Short task:
Copy out every line in which the string "that" occurs.

-- Material provided start --

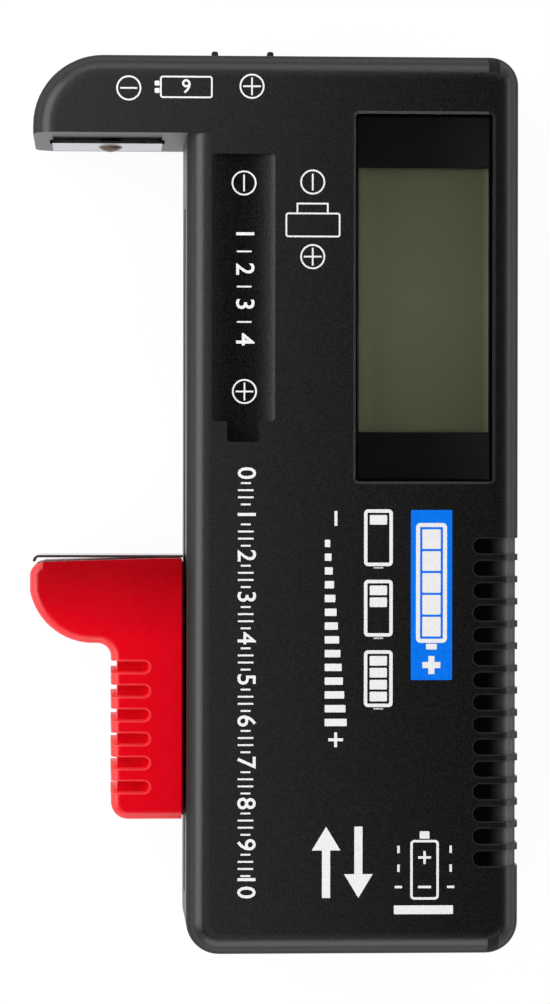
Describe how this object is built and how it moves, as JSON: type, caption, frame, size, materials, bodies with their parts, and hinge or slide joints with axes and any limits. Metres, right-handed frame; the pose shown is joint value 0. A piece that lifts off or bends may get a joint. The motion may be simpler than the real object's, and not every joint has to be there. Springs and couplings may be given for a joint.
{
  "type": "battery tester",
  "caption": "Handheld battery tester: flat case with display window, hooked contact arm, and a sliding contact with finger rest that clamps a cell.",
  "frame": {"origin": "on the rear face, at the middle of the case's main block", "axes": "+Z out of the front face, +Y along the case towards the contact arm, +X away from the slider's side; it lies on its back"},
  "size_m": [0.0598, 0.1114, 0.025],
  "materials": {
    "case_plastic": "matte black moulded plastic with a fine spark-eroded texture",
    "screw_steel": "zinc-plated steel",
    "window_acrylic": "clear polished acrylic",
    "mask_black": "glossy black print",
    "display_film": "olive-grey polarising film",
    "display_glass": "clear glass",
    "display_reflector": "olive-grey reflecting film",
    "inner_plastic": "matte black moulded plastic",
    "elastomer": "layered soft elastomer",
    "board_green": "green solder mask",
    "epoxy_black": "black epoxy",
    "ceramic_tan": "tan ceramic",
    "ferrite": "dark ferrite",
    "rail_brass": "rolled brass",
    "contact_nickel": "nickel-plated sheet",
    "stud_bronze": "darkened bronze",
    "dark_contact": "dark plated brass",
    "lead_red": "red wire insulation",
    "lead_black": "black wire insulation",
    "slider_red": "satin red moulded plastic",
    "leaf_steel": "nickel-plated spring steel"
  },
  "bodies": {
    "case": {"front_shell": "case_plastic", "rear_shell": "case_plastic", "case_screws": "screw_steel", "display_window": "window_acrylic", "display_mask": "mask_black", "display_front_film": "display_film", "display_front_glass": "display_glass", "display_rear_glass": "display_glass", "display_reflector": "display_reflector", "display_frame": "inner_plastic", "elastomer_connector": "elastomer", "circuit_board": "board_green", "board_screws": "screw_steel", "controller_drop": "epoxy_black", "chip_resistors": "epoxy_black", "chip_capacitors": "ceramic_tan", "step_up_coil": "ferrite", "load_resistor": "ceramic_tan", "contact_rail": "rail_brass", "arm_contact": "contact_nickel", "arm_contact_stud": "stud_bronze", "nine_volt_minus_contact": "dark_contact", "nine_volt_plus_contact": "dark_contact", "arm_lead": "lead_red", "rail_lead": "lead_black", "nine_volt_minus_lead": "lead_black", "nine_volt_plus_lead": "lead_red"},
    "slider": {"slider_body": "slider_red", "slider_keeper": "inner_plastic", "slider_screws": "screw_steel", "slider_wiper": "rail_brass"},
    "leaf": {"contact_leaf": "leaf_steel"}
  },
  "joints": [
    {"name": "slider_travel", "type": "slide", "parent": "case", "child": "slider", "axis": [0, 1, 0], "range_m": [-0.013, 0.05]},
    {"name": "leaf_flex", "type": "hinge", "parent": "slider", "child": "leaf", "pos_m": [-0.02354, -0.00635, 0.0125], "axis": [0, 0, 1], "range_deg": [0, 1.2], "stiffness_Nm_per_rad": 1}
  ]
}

-- Material provided end --

The result:
Describe how this object is built and how it moves, as JSON: type, caption, frame, size, materials, bodies with their parts, and hinge or slide joints with axes and any limits. Metres, right-handed frame; the pose shown is joint value 0. A piece that lifts off or bends may get a joint. The motion may be simpler than the real object's, and not every joint has to be there. Springs and couplings may be given for a joint.
  "caption": "Handheld battery tester: flat case with display window, hooked contact arm, and a sliding contact with finger rest that clamps a cell.",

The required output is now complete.